Thursday, December 21, 2006

New Cosmology Think Tank: What's the Point of Science Itself?

I thought some of my readers might be interested in this item about a new cosmology think tank headed by Paul Davies. After quoting the physicist Steven Weinberg ("The more the universe seems comprehensible, the more it seems pointless."), the article goes on:
But then, retorts Paul Davies, the scientist and author of more than 20 books on cosmology, what's the point of science itself?

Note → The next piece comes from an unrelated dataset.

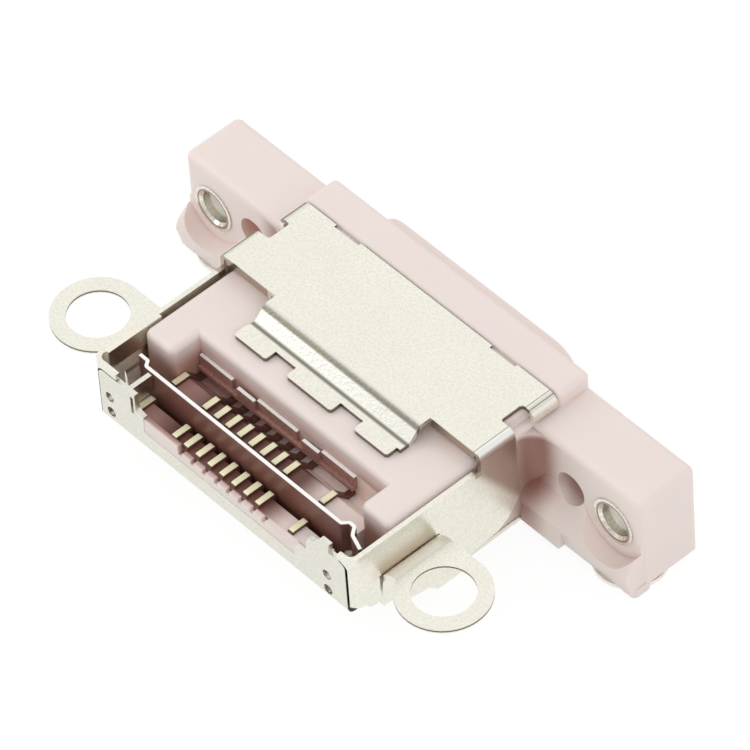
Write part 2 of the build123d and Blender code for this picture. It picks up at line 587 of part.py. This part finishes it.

Davies, who has spent his career asking variations on this question, will now be in a position to look for answers as the head of a new cosmology think tank, provisionally named Beyond, at Arizona State University. The outfit, part of an ambitious effort by ASU president Michael Crow to stake out new intellectual territory for his young institution, will ask no easy questions, only deep ones like "Why are the laws of nature mathematical?"—something that's been gnawing at scientists for about 2,500 years. Davies says he wants to look into "the origin of the universe, life, consciousness and the emergence of humanity." . . .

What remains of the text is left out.